23 May 2012

The science behind Facebook is it for business or pleasure?

The world’s largest social-networking company saw a £2.2 billion drop in share prices on Monday at the stock exchange in

23 May 2012

The world’s largest social-networking company saw a £2.2 billion drop in share prices on Monday at the stock exchange in New York. This was an immense shock to Mark Zuckerberg as shares were expected to soar at the hands of the investors.

Is this the beginning of the end for Facebook or has it always been just another social media bubble waiting to burst? There are a number of reasons claimed to be responsible for Facebook’s decline in value. The Washington Post’s online article has received numerous comments on the matter.

Facebook is a free to use platform where people visit to socialise, see what their friends have been getting up to and chat. It is becoming more apparent that users can choose to block out advertisements, unlike television, and are choosing not to engage with sellers.

I think the reason for the fall in Facebook’s share price is there is still an unclear path to make any real money. Facebook’s only worth, at the present time, is their database of users. Like Benjamin Cohen said in his blog for Channel 4 News, Facebook would have done better to split their shares between their billions of users, thus encouraging us to keep using their platform, increasing their worth.
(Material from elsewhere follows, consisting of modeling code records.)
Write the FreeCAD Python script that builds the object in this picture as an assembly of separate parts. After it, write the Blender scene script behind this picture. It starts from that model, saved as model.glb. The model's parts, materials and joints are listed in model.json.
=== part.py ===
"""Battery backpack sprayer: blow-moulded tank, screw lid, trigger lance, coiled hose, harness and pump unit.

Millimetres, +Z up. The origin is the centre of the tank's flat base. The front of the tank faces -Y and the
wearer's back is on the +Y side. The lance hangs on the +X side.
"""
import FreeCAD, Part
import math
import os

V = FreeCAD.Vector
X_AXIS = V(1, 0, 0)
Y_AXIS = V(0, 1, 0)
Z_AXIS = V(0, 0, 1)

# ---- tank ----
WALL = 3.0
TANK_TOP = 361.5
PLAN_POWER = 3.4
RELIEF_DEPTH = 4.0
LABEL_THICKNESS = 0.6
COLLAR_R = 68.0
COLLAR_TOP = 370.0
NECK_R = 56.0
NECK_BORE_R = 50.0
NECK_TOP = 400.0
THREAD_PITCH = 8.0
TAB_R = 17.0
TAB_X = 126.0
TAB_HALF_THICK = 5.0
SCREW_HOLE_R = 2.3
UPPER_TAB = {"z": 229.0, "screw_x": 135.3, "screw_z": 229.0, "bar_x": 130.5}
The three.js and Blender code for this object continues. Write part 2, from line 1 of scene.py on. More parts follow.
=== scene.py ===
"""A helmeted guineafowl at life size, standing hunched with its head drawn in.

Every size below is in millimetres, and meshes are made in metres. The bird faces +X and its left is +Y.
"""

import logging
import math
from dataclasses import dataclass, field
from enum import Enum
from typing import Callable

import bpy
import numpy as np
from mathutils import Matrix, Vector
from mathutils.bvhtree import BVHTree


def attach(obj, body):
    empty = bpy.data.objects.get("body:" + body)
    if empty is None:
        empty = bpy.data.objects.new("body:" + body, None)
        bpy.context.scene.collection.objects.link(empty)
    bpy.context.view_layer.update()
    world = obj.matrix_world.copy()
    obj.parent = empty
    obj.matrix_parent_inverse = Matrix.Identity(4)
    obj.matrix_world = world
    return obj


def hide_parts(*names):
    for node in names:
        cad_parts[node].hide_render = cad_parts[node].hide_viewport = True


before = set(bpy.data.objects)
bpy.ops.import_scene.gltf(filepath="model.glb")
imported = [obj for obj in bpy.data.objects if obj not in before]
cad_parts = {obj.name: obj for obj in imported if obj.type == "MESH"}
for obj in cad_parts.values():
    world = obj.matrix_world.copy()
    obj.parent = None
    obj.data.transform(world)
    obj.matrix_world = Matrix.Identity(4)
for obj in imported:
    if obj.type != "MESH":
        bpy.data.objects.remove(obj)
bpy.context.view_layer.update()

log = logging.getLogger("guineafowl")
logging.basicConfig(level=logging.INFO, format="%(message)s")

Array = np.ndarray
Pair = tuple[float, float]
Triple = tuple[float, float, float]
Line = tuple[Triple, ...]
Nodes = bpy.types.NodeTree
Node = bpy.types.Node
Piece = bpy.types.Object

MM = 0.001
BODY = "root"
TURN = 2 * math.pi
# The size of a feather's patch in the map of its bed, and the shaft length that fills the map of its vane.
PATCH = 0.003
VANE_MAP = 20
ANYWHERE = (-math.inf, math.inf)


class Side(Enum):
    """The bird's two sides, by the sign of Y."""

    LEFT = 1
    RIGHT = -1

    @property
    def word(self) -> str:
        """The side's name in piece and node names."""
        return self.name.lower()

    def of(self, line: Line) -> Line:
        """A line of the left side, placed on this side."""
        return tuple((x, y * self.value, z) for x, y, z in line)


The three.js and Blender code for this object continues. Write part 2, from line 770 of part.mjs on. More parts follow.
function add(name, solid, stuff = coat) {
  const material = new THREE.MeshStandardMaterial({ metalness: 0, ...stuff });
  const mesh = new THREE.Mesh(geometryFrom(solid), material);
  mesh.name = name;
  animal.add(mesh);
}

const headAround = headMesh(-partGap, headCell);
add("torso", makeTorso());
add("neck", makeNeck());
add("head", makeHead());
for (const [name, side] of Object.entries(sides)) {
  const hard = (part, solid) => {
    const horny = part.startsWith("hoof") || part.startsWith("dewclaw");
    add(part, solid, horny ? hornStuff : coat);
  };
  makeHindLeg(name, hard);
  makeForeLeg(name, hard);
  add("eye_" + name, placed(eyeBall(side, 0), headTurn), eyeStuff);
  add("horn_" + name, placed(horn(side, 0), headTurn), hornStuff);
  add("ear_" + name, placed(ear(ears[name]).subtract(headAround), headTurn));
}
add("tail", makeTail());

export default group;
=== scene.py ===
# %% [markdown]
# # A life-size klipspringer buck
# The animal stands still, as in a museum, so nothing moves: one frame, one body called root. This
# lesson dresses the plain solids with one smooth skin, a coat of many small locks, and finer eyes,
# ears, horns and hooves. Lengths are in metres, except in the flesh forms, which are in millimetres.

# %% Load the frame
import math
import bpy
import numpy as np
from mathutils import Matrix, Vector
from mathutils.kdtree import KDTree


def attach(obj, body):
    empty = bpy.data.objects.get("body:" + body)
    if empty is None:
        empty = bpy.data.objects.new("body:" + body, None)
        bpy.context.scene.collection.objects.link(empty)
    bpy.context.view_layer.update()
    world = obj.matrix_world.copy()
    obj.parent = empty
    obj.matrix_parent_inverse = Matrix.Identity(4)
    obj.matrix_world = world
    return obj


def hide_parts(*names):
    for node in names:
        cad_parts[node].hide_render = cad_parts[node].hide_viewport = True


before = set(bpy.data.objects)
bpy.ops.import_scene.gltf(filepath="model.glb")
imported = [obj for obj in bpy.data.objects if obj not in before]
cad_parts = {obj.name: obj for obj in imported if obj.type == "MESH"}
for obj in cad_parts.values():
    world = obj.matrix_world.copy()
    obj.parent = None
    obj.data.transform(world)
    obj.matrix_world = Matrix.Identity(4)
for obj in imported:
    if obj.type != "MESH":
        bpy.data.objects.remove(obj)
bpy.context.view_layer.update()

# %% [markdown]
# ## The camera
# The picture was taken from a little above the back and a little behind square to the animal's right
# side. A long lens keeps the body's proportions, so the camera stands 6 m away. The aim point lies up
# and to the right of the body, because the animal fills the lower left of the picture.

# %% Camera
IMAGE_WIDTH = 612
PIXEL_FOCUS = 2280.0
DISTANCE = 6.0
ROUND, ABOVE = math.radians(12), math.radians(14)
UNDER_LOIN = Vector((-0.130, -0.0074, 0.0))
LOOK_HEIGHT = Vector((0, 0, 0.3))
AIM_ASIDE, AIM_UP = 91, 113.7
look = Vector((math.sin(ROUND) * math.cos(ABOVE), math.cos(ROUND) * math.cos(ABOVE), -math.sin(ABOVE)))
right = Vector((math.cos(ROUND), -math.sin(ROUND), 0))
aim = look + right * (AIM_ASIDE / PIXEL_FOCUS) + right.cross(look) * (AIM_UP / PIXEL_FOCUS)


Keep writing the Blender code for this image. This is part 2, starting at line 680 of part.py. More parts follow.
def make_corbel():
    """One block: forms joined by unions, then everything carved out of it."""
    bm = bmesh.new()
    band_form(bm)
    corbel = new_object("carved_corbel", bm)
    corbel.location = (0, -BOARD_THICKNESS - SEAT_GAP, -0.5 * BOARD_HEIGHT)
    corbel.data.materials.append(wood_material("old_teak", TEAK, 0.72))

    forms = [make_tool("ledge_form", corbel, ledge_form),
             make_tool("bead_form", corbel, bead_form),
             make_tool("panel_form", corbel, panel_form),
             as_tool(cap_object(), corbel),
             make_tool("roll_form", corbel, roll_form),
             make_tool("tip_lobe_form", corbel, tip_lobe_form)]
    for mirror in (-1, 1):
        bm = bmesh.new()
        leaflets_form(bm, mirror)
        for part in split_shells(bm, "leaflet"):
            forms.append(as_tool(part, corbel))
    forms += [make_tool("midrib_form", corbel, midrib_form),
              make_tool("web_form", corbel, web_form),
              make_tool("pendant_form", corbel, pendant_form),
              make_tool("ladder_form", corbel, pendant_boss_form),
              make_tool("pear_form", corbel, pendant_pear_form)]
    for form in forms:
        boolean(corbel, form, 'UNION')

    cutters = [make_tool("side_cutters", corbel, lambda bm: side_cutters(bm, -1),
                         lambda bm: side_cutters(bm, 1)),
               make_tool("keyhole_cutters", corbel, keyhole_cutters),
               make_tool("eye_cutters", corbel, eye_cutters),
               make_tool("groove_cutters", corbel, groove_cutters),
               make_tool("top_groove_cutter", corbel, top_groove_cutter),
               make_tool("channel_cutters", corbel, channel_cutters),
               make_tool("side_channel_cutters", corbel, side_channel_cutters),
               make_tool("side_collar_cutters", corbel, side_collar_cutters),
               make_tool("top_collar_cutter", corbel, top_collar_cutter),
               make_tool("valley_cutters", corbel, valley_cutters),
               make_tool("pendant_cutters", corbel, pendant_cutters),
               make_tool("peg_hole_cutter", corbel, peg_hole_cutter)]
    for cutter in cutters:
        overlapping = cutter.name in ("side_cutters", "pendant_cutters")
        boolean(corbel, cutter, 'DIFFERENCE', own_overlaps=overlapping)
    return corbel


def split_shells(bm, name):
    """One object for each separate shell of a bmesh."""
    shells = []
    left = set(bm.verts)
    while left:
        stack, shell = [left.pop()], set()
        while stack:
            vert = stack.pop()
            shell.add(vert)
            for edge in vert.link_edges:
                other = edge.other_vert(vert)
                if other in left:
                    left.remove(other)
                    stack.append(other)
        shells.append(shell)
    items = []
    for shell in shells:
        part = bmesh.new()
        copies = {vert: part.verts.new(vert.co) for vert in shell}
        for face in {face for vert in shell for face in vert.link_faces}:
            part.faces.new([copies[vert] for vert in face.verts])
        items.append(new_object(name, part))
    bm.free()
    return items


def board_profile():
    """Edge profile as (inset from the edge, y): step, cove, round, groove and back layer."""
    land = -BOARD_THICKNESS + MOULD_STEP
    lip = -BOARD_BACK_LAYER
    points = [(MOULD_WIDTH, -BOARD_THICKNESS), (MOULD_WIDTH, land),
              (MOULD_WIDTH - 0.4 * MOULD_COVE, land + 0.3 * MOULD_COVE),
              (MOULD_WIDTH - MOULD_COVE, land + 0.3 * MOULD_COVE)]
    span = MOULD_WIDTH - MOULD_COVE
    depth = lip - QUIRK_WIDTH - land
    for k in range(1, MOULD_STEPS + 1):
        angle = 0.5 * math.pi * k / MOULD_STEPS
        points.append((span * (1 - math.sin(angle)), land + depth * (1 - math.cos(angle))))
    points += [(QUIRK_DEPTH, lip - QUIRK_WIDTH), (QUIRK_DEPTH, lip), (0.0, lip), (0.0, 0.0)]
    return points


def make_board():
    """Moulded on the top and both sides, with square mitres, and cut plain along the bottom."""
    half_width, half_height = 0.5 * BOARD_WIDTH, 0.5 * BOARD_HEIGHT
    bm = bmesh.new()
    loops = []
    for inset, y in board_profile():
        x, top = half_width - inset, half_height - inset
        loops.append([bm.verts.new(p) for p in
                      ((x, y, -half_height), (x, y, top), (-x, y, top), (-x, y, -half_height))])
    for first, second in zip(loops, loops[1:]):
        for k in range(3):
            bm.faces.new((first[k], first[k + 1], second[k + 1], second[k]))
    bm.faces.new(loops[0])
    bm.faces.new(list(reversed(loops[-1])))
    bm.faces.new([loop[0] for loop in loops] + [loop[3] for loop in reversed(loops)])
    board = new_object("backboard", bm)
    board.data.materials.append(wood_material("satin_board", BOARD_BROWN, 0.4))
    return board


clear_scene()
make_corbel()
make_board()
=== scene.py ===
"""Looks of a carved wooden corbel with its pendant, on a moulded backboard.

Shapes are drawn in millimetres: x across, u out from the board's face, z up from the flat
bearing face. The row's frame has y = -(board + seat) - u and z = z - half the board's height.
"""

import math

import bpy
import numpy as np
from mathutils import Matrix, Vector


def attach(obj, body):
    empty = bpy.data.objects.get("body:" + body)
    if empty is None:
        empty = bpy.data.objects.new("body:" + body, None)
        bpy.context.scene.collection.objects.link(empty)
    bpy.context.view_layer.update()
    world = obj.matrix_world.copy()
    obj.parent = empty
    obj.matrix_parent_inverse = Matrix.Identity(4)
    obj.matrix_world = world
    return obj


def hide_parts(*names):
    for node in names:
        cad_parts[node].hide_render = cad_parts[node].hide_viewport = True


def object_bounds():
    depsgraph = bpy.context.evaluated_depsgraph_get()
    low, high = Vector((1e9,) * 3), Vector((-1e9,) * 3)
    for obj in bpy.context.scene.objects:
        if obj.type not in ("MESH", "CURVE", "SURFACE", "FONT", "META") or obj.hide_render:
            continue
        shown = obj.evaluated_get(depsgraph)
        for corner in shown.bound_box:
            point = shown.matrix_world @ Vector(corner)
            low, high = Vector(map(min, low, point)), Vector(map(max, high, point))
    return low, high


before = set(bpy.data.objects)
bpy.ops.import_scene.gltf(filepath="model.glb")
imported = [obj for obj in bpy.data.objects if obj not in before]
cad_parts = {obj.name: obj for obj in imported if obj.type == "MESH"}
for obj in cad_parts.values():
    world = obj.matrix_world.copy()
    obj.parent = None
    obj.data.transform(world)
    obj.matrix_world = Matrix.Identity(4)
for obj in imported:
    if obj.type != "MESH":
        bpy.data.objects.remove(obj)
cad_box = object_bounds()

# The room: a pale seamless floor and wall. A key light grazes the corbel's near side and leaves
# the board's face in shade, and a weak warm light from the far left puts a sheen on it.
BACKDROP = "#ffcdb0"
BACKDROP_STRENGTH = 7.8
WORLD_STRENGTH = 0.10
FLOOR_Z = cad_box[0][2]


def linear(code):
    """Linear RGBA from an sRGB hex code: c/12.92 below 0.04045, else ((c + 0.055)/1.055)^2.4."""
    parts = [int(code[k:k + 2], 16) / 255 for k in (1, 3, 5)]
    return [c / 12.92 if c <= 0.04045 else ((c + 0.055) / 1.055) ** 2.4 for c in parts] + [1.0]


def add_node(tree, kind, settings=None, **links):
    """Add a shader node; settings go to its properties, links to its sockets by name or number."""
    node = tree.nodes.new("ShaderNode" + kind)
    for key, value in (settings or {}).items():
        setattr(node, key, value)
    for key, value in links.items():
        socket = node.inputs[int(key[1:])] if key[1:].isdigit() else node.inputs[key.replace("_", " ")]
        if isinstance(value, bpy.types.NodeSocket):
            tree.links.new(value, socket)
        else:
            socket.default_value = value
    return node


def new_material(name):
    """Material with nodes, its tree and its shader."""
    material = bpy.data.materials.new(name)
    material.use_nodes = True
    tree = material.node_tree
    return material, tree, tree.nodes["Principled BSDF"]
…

Steve Rosenbush shares a similar view that Facebook’s true worth, their users and their behaviour has no real worth until marketers have a strategic plan of how to use this data. The drop in Facebook’s IPO shows that it’s glowing halo is not permanent and it could be the start of faith lost in social media.

I see Facebook as a way to keep in contact with friends overseas, the best thing that they can do for now is to keep their users happy, which the recent change to time line and their unreliable photo uploads are doing the complete opposite. Facebook has been massively over valued and would require millions of adverts in order to produce the revenue it predicted.

I think that advertisers need to re-think what they want from Facebook. I personally would not buy a product from a website I saw on Facebook. I would maybe read about a website and be educated about what a company does, but I would not use a direct link to purchase from Facebook as it stands.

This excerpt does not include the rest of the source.